Scientists Now Know How
AIDS Virus Becomes
Resistant To New Drugs
By Maggie Fox
Health and Science Correspondent
Reuters News Service
WASHINGTON (Reuters) - Scientists said Thursday they had been able to "see" the changes that allow the AIDS virus become resistant to drugs and hope their images can help drug companies develop better ways to attack the virus.
Stephen Harrison and colleagues at the Howard Hughes Medical Institute at Harvard University were able to crystalize and make an image of the reverse transcriptase enzyme that HIV uses to replicate itself.
They caught the virus just after it attacked a cell and used an instrument known as a synchrotron, which is a high-intensity, high-energy X-ray crystallography machine, to record an image of the scene.
Reverse transcriptase is targeted by five HIV drugs now on the market, from the original drug, Glaxo-Wellcome's AZT, to Bristol-Myers Squibb's Videx.
They work by mimicking nucleotides, natural building blocks of DNA in the cell. These nucleotides are used by the HIV virus as it attacks a cell and injects its own genetic material into it, thus forcing the cell to pump out copies of virus instead of dividing naturally.

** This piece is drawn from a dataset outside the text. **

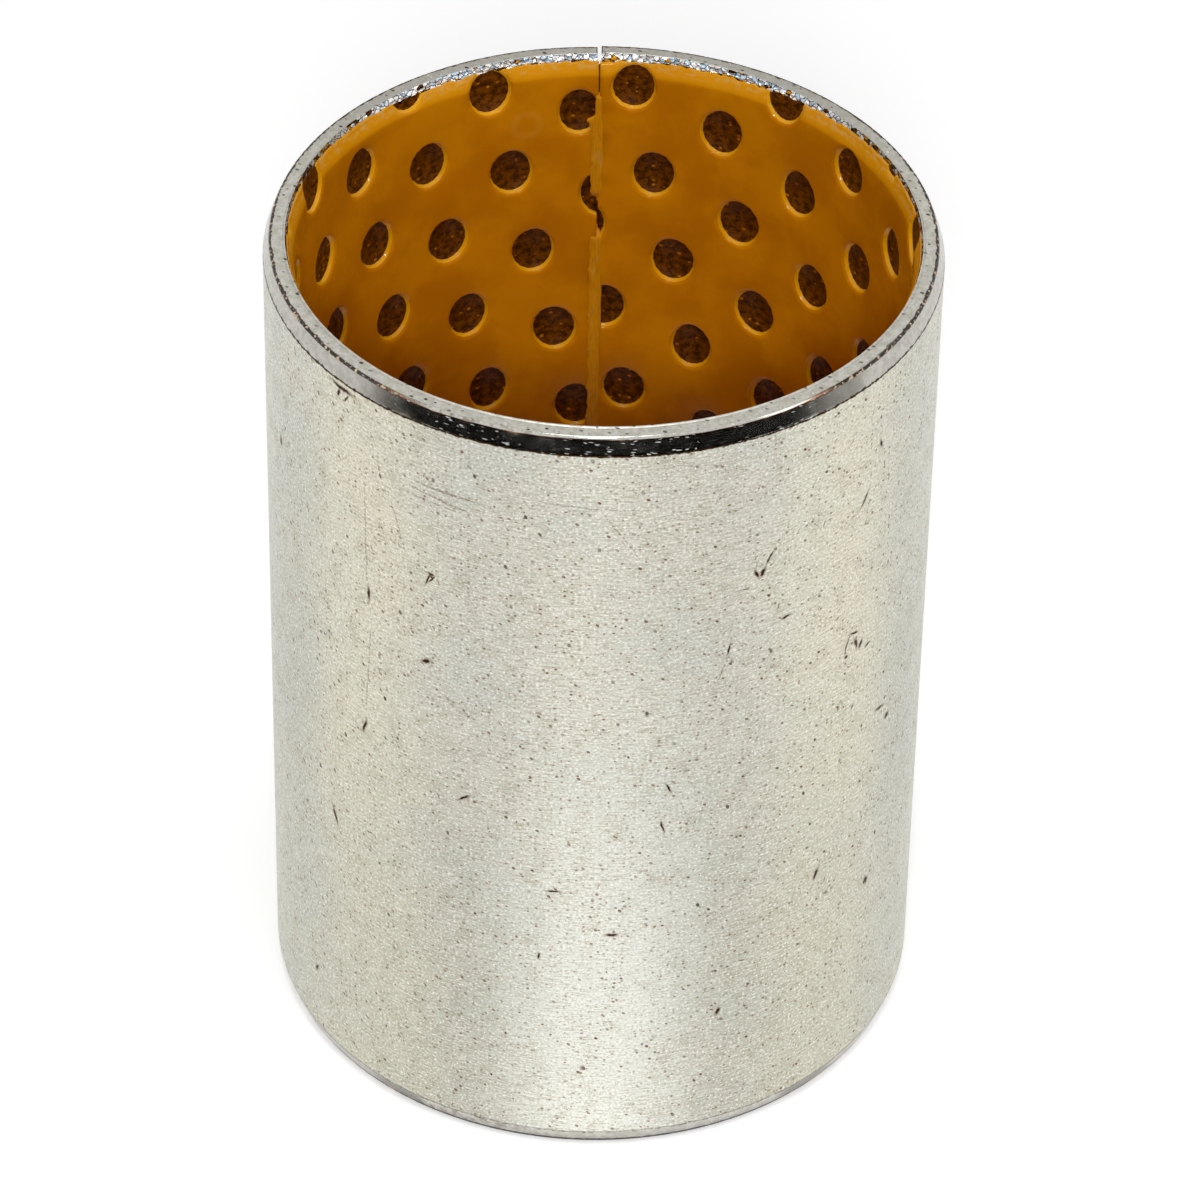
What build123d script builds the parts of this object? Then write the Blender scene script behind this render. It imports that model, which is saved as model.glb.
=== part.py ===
"""A split plain bushing, rolled from a three-layer strip.

The strip is steel, with a thin layer of sintered bronze on one side and an acetal lining on
the bronze. Oval pockets are pressed into the lining and hold grease. The strip is rolled
into a tube with the lining inside, and its two ends meet at a straight seam. The bushing
stands on one end face, with its axis on Z and its seam on the +Y side.
"""

import os
from math import ceil, cos, pi, radians, sin, tan

from build123d import *

# Driving dimensions, in millimetres and degrees.
bore_diameter = 40.0
length = 60.0

lining_thickness = 0.45
bronze_thickness = 0.25
steel_thickness = 1.3

outer_chamfer_length = 1.2
outer_chamfer_angle = 20.0
lead_in_length = 1.1
lead_in_depth = 0.4

seam_gap = 0.2

pocket_width = 2.75
pocket_height = 3.35
pocket_floor_film = 0.1
pocket_row_pitch = 6.62
pocket_row_slope = 23.1
pocket_column_pitch = 7.03
pocket_column_slope = 77.7
first_pocket_from_seam = 2.28
first_pocket_from_end = 2.36

# A pocket is cut with a small flat-sided punch, which keeps some two hundred of them light.
pocket_sides = 8

# Radii of the layers, from the shaft outwards.
bore_radius = bore_diameter / 2
lining_back_radius = bore_radius + lining_thickness
bronze_back_radius = lining_back_radius + bronze_thickness
outer_radius = bronze_back_radius + steel_thickness
outer_chamfer_depth = outer_chamfer_length * tan(radians(outer_chamfer_angle))


def clip_to_layer(inner_radius, outer_radius):
    """Keep the part of the wall section that lies between two radii."""
    with Locations(((inner_radius + outer_radius) / 2, length / 2)):
        Rectangle(outer_radius - inner_radius, length, mode=Mode.INTERSECT)


def pocket_corners():
    """The corners of the pocket punch, a regular polygon drawn out along the bushing."""
    reach = 0.5 / cos(pi / pocket_sides)
    turns = [2 * pi * (side + 0.5) / pocket_sides for side in range(pocket_sides)]
    return [
        (pocket_width * reach * cos(turn), pocket_height * reach * sin(turn))
        for turn in turns
    ]


def pocket_floor(around, height):
    """The plane of one pocket's floor, facing the shaft, with its Y along the bushing."""
    angle = radians(90 - 360 * around / (pi * bore_diameter))
    outward = Vector(cos(angle), sin(angle), 0)
    return Plane(
        origin=outward * (lining_back_radius - pocket_floor_film) + Vector(0, 0, height),
        x_dir=(-sin(angle), cos(angle), 0),
        z_dir=-outward,
    )


def pocket_floors():
    """The floor planes of all the pockets whose centres fall on the strip.

    The pockets are pressed into the flat strip in a slanting lattice, which starts beside
    the seam, near the upper end. The strip's edges cut it wherever they fall.
    """
    strip_length = pi * bore_diameter
    row_step = pocket_row_pitch * cos(radians(pocket_row_slope))
    row_fall = pocket_row_pitch * sin(radians(pocket_row_slope))
    column_step = pocket_column_pitch * cos(radians(pocket_column_slope))
    column_fall = pocket_column_pitch * sin(radians(pocket_column_slope))

    columns = ceil(strip_length / row_step)
    rows = ceil((length + columns * row_fall) / column_fall)
    floors = []
    for column in range(-columns, columns + 1):
        for row in range(-rows, rows + 1):
            around = first_pocket_from_seam + column * row_step + row * column_step
            down = first_pocket_from_end + column * row_fall + row * column_fall
            if 0 < around < strip_length and 0 < down < length:
                floors.append(pocket_floor(around, length - down))
    return floors


# Section of the whole wall, with the press-in chamfers outside and the lead-ins inside.
with BuildSketch(Plane.XZ) as wall_section:
    with BuildLine():
        Polyline(
            (bore_radius + lead_in_depth, 0),
            (outer_radius - outer_chamfer_depth, 0),
            (outer_radius, outer_chamfer_length),
            (outer_radius, length - outer_chamfer_length),
            (outer_radius - outer_chamfer_depth, length),
            (bore_radius + lead_in_depth, length),
            (bore_radius, length - lead_in_length),
            (bore_radius, lead_in_length),
            close=True,
        )
    make_face()

# Gap between the strip's two ends, on the +Y side.
with BuildPart() as seam_slot:
    with BuildSketch(Plane.XY):
        with Locations((0, outer_radius)):
            Rectangle(seam_gap, outer_radius)
    extrude(amount=length)

# Steel back: the outermost layer, which is pressed into the housing.
with BuildPart() as steel_back:
    with BuildSketch(Plane.XZ):
        add(wall_section.sketch)
        clip_to_layer(bronze_back_radius, outer_radius)
    revolve(axis=Axis.Z)
    add(seam_slot.part, mode=Mode.SUBTRACT)

# Sintered bronze: the layer that keys the lining to the steel.
with BuildPart() as bronze_layer:
    with BuildSketch(Plane.XZ):
        add(wall_section.sketch)
        clip_to_layer(lining_back_radius, bronze_back_radius)
    revolve(axis=Axis.Z)
    add(seam_slot.part, mode=Mode.SUBTRACT)

# Punch for one pocket, long enough to reach from its floor into the open bore.
with BuildPart() as pocket_punch:
    with BuildSketch(Plane.XY):
        Polygon(*pocket_corners())
    extrude(amount=2 * lining_thickness)

# Acetal lining: the running surface, with a thin film left at the floor of each pocket.
with BuildPart() as acetal_lining:
    with BuildSketch(Plane.XZ):
        add(wall_section.sketch)
        clip_to_layer(bore_radius, lining_back_radius)
    revolve(axis=Axis.Z)
    add(seam_slot.part, mode=Mode.SUBTRACT)
    with Locations(*pocket_floors()):
        add(pocket_punch.part, mode=Mode.SUBTRACT)

steel_back.part.label = "steel_back"
bronze_layer.part.label = "bronze_layer"
acetal_lining.part.label = "acetal_lining"

os.makedirs("parts", exist_ok=True)
export_step(steel_back.part, "parts/steel_back.step")
export_step(bronze_layer.part, "parts/bronze_layer.step")
export_step(acetal_lining.part, "parts/acetal_lining.step")
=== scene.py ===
"""A wrapped plain bushing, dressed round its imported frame.

Steel strip with a sintered bronze face and a pressed acetal lining is rolled into a tube. It
stands on one end, with its axis on Z and the joint of the strip at the back, on +Y.
"""

import math
import random

import bmesh
import bpy
from mathutils import Matrix, Vector, noise


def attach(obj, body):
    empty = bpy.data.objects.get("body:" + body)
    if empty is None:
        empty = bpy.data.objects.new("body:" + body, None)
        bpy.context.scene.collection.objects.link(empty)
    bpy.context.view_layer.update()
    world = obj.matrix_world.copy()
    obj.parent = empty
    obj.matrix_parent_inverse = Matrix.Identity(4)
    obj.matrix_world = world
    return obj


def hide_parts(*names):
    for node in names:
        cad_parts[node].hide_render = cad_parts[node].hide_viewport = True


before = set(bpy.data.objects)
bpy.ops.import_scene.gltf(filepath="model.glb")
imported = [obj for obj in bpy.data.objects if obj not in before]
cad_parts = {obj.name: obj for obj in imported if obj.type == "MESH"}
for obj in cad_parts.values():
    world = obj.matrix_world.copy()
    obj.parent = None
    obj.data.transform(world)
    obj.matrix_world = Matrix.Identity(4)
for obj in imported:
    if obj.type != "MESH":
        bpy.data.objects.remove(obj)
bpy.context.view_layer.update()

# ---- Steel back --------------------------------------------------------------------------
# The outer shell that is pressed into the housing: mild steel strip, tin plated, then rolled
# until its two ends nearly meet. Both outer corners are ground back to press-in chamfers,
# and the corner between chamfer and end face is worn round.
MM = 0.001
bush_length = 60.0
outer_radius = 22.0
bronze_back_radius = 20.7
chamfer_length = 1.2
chamfer_depth = chamfer_length * math.tan(math.radians(20))
end_radius = outer_radius - chamfer_depth
joint_gap = 0.2
# The spring of the strip opens the joint a little more at the top, with its left end low.
joint_gape = 0.04
left_end_drop = 0.07
joint_reach = 6
# How far the corners that are dressed by hand on a belt wander.
chamfer_wander = 0.035
end_wander = 0.0003
ring_steps = 720


def finish_piece(bm, name, materials, node=None):
    """Turn a finished bmesh into a piece that rides on the bush."""
    mesh = bpy.data.meshes.new(name)
    bm.to_mesh(mesh)
    bm.free()
    piece = bpy.data.objects.new(name, mesh)
    bpy.context.scene.collection.objects.link(piece)
    for material in materials:
        mesh.materials.append(material)
    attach(piece, "root")
    if node:
        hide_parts(node)
    return piece


def past_joint(co):
    """Arc length in millimetres from the joint at +Y, positive towards +X."""
    return math.atan2(co.x, co.y) * outer_radius


def shake(co, grain, seed):
    """A smooth random number from -1 to 1 that changes over grain millimetres."""
    return noise.noise(co / (grain * MM) + Vector((0, 0, 7.3 * seed)))


def spin_section(corners, steps):
    """Spin a wall section round Z from one side of the joint to the other.

    Each corner is a radius, a height, the radius it is rounded to, and the length that the
    side after it is held straight at each end.
    """
    bm = bmesh.new()
    outline = []
    rounded = []
    for corner, following in zip(corners, corners[1:] + corners[:1]):
        start, end = Vector(corner[:2]), Vector(following[:2])
        if corner[2]:
            rounded.append((len(outline), corner[2]))
        outline.append(start)
        if corner[3]:
            side = (end - start).normalized() * corner[3]
            outline += [start + side, end - side]
    verts = [bm.verts.new((p.x * MM, 0, p.y * MM)) for p in outline]
    bm.faces.new(verts)
    for index, radius in rounded:
        bmesh.ops.bevel(
            bm,
            geom=[verts[index]],
            offset=radius * MM,
            offset_type="OFFSET",
            segments=4,
            profile=0.5,
            affect="VERTICES",
            material=-1,
        )
    open_angle = joint_gap / 2 / outer_radius
    bmesh.ops.rotate(
        bm,
        verts=bm.verts[:],
        cent=(0, 0, 0),
        matrix=Matrix.Rotation(math.pi / 2 + open_angle, 3, "Z"),
    )
    bmesh.ops.spin(
        bm,
        geom=bm.verts[:] + bm.edges[:] + bm.faces[:],
        cent=(0, 0, 0),
        axis=(0, 0, 1),
        dvec=(0, 0, 0),
        angle=2 * (math.pi - open_angle),
        steps=steps,
        use_merge=False,
        use_duplicate=False,
    )
    bmesh.ops.recalc_face_normals(bm, faces=bm.faces[:])
    for face in bm.faces:
        face.smooth = len(face.verts) == 4
        if not face.smooth:
            for edge in face.edges:
                edge.smooth = False
    return bm


def held(share):
    """A share held between none and all."""
    return min(1.0, max(0.0, share))


def eased(share):
    """A share that starts and ends gently."""
    return share * share * (3 - 2 * share)


def open_joint(bm):
    """Let the joint gape a little more at the top, with its left end lower."""
    for vert in bm.verts:
        across = past_joint(vert.co)
        near = eased(held(1 - abs(across) / joint_reach))
        height = vert.co.z / MM
        opened = math.copysign(joint_gape * near * height / bush_length, across)
        vert.co = Matrix.Rotation(-opened / outer_radius, 3, "Z") @ vert.co
        if across < 0 and height > bush_length - 10:
            vert.co.z -= left_end_drop * MM * near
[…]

Such an approach has worked fairly well. Combined with drugs that attack the virus at a different stage of its cycle, known as protease inhibitors, the drugs can suppress the viral infection in many patients.

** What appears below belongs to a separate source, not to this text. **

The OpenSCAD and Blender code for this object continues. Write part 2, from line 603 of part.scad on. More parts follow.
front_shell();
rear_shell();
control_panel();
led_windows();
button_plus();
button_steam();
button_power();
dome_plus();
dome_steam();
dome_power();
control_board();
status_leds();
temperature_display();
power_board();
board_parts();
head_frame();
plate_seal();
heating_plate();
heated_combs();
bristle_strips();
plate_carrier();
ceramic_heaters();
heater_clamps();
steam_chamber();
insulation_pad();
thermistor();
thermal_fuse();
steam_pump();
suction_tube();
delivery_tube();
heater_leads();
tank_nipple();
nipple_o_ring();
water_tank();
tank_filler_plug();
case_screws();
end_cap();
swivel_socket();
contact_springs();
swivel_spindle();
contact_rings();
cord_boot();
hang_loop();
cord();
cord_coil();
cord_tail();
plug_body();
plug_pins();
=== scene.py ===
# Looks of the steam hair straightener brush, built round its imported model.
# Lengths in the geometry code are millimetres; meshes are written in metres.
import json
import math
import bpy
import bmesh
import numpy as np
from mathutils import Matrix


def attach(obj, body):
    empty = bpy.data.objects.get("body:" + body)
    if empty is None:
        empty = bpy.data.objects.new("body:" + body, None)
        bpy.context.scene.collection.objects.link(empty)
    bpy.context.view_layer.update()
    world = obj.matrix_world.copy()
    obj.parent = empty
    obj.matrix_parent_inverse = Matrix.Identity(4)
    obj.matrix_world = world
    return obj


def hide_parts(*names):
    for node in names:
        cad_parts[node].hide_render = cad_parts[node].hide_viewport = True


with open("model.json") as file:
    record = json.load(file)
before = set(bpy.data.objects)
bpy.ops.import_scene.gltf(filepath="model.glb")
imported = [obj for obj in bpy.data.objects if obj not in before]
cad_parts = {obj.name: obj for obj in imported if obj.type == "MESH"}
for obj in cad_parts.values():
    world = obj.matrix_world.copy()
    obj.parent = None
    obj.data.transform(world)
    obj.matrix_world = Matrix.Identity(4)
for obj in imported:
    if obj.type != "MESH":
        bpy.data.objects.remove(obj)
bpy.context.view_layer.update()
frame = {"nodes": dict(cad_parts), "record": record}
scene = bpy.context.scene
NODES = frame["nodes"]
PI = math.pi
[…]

There is also a class of drugs known as non-nucleoside reverse transcriptase inhibitors (NNRTIs), which also affect reverse transcriptase but in different ways from the nucleoside mimickers, known formally as nucleoside-analog reverse transcriptase inhibitors.
But HIV eventually mutates in many people and becomes resistant to drugs.
Drug researchers have found that seeing the physical structure of drugs and their biological targets can help them design compounds that will work together. Many fit together physically, like a lock and key.
Harrison's team confirmed that the virus mutates in specific ways that allow it to, in effect, ignore the drugs.
"The clustering of the mutations correlates with the chemical structure of the drug," they wrote in a report in the journal Science.
The X-ray crystalography technique helped them to see the physical structures. "It allows you to see every amino acid, indeed every protein, in an atom," Harrison said in a telephone interview.
Other scientists have found that the reverse transcriptase enzyme of HIV has parts, or domains, referred to as "fingers," "palm," "thumb" and "connection." These are used by the enzyme to seize hold of the nucleoside much in the way a human hand grasps something.
"If you hold your hand out with the palm cupped, that's a crude description of the overall shape of the protein," Harrison said.
The HIV reverse transcriptase enzyme uses one particular nucleotide to copy its genetic material and start the victim cell down the road to becoming a miniature virus factory. "We've captured this enzyme in the act of copying a viral gene," Harrison said.
As it does this, the "fingers" curl in toward the "palm." Not only could Harrison's team see this process, they could see the changes in the amino acids that make up the protein that confer resistance to each drug.
"It allows us to understand and rationalize the resistance," he said. "A major and annoying puzzle had been ... that we had been unable to understand why those particular mutations had conferred resistance."
Now that they understand, he said, perhaps better drugs could be designed, and existing drugs could be used more effectively.